On the older model AdmosLive, the behavior in stand-still mode is to repeat the last GNSS position and set the GNSS speed to 0. This behavior is an appropriate way to handle the still mode in most cases. However, be careful if your implementation is based on AdmosLive, because Intense will send raw data, which will cause many issues unless you handle the standstill flag.
A typical issue you may encounter is location jumping: a position that suddenly appears to teleport very far for a short period of time. This will completely disrupt aggregate statistics like total distance travelled that you might compute on your side.
Common issues
Look for these frequent problems:
- Low battery
- Battery may be drained due to GNSS or network tracking. This frequently happen when devices are left turned on in some enclosed space (e.g locker room).
- Absence or bad quality of network coverage
- Absence or bad quality of GNSS signal
- Outdated firmware (see how to update firmware)
- API integration issue
- What may look like a dysfunctional device can often be a client-side software issue
- Look out for inappropriate timeframe settings, start and end times, timezone conversions, misspellings...

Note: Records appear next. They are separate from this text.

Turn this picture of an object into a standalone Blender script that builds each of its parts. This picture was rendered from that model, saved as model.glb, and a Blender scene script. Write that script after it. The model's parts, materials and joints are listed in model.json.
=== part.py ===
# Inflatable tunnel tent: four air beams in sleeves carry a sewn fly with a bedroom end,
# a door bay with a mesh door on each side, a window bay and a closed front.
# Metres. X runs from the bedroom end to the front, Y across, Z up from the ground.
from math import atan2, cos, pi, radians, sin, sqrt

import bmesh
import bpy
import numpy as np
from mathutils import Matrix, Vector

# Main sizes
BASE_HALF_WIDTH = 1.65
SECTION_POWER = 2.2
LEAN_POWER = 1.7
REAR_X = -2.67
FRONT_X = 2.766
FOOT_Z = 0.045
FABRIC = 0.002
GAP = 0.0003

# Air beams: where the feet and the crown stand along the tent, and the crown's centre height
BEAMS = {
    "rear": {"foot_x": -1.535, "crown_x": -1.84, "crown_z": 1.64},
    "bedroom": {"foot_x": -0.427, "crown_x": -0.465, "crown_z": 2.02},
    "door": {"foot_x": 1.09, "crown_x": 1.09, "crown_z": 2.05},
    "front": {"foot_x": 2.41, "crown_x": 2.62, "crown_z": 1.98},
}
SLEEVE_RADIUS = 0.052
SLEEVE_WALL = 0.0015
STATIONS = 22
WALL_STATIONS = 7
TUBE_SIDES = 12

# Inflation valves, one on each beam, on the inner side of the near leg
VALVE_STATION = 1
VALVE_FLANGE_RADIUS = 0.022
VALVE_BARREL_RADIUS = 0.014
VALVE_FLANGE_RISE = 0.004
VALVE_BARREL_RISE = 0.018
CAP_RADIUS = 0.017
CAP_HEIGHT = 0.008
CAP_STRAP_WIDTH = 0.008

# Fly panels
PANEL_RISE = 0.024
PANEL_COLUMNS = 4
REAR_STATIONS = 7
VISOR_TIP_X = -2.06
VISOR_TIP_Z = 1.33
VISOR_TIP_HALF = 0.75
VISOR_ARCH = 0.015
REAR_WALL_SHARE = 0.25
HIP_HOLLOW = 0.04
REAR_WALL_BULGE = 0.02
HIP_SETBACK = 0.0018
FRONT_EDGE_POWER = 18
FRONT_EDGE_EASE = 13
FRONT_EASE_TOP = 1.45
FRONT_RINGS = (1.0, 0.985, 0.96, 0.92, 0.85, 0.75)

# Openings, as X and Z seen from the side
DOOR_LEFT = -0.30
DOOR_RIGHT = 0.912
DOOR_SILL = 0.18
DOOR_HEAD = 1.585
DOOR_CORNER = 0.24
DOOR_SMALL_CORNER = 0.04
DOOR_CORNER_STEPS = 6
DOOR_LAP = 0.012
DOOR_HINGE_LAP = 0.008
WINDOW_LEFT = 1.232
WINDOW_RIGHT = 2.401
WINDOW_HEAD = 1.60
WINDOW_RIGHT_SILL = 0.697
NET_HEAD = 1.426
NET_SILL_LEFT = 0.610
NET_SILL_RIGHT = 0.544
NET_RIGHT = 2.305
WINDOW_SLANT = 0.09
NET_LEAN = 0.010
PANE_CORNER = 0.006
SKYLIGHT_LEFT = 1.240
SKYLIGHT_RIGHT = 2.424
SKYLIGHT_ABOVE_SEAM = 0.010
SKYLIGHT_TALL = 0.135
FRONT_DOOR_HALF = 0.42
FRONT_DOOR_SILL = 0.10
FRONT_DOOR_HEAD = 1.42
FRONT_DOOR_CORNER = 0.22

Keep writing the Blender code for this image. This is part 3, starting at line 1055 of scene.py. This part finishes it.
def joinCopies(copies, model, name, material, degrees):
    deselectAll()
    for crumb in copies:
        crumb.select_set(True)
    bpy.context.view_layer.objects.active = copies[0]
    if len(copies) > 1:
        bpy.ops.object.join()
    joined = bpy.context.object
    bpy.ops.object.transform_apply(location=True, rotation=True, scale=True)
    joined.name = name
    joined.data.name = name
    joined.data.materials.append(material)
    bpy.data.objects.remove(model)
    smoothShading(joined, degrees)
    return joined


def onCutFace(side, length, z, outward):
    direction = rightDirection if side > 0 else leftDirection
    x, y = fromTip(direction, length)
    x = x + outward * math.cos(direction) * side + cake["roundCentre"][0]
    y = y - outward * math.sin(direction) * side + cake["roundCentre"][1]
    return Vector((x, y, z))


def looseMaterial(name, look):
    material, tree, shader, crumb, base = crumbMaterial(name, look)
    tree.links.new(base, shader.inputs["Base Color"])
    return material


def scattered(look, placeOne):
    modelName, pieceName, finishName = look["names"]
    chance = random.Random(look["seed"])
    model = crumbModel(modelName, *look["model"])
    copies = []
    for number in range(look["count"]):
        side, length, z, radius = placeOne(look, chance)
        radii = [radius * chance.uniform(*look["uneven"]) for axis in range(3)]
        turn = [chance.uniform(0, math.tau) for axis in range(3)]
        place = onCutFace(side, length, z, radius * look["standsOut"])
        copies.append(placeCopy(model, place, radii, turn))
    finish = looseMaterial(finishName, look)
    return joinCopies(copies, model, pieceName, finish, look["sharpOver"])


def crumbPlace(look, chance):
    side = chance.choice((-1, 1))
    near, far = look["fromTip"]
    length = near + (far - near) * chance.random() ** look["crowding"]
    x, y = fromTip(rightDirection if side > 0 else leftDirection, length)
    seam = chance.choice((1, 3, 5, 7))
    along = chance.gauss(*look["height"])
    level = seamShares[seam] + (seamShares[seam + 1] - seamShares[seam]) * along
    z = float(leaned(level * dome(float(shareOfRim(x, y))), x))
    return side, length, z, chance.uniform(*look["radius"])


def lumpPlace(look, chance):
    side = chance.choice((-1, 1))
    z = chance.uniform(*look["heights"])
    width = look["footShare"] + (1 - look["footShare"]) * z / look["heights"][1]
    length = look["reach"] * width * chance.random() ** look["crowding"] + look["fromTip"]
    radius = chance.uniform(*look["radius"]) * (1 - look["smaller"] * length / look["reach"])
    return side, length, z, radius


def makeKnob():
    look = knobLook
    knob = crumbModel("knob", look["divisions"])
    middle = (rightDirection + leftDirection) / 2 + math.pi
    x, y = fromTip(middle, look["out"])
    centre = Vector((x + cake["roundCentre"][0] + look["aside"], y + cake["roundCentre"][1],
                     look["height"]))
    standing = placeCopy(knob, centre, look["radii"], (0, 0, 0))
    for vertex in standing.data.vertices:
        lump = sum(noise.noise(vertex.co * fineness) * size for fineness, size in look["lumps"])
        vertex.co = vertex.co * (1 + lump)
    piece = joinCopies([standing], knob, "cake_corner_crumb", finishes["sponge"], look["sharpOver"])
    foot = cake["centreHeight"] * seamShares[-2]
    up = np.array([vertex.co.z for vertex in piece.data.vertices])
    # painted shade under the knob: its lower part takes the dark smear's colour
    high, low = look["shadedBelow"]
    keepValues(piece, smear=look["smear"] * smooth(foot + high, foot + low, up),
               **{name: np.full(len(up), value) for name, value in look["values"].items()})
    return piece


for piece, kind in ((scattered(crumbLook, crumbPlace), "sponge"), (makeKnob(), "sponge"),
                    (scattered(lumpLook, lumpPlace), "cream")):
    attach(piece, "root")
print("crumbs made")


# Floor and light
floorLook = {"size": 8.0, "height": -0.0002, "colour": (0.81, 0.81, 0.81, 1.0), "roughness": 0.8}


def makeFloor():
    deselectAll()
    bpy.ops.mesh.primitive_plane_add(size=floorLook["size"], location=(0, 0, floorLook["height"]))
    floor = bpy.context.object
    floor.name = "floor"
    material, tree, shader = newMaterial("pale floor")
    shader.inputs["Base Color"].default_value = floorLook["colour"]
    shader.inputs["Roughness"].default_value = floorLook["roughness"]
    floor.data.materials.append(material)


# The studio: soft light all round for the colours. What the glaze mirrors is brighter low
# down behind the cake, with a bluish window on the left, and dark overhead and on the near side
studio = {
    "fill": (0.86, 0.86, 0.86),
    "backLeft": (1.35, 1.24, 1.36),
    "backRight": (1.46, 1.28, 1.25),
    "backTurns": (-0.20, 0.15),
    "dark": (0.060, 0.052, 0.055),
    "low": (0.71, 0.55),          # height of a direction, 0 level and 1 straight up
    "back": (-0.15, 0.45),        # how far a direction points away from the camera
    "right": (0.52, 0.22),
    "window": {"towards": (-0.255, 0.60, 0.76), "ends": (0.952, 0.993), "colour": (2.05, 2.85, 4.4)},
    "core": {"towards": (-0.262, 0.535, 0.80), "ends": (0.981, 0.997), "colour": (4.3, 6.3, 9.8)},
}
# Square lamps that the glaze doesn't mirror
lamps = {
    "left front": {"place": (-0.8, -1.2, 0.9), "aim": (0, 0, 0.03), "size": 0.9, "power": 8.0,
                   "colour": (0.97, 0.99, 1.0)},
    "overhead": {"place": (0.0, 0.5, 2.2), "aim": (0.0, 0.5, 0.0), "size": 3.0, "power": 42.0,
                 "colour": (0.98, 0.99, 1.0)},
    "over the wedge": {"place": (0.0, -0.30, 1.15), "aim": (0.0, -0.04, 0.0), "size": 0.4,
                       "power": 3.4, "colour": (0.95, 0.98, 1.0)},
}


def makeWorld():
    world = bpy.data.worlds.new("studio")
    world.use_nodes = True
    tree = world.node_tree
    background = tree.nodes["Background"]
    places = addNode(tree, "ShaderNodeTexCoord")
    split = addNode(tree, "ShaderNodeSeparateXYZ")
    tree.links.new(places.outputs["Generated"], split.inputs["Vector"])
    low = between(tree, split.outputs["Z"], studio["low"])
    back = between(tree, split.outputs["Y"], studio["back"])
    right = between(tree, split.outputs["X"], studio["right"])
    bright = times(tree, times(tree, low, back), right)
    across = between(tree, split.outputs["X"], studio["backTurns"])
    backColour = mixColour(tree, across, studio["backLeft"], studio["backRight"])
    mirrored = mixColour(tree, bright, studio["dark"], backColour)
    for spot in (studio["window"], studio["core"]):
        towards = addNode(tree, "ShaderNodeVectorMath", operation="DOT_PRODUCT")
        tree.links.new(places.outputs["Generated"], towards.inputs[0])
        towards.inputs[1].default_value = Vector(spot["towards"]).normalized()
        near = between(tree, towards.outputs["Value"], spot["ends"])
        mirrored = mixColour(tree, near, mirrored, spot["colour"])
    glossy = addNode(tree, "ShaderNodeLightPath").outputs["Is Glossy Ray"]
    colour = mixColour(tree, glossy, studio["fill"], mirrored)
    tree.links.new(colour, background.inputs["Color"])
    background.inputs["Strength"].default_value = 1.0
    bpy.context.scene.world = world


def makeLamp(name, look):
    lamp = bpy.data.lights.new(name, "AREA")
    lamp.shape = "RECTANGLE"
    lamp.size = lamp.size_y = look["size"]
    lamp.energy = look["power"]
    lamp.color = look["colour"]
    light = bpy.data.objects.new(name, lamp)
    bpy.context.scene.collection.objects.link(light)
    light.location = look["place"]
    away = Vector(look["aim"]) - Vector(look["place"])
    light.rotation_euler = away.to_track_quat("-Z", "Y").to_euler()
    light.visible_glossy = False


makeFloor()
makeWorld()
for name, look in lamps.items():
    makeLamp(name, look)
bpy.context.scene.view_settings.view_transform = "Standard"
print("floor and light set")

- Use preprocessed ranges and related endpoints to check if any data was received on the API
- Inappropriate handling of the device
In case of trouble using the device, or of an apparent hardware issue, create a support ticket for the "Sensor" category.
Takeaways
- Do not assume live data arrives in chronological order. Instead, keep track of the most recent data point or use the appropriate websocket settings.
- Do not assume updates arrive continuously at a constant interval. Instead, interpret the absence of update as a temporary loss of GNSS or network signal. A long break may also signify the device has turned off.
- Use the
standstillflag to properly handle the absence of motion in your visualizations and data processings. - When testing your integration, the most likely causes of dysfunction are related to how and where the device are used.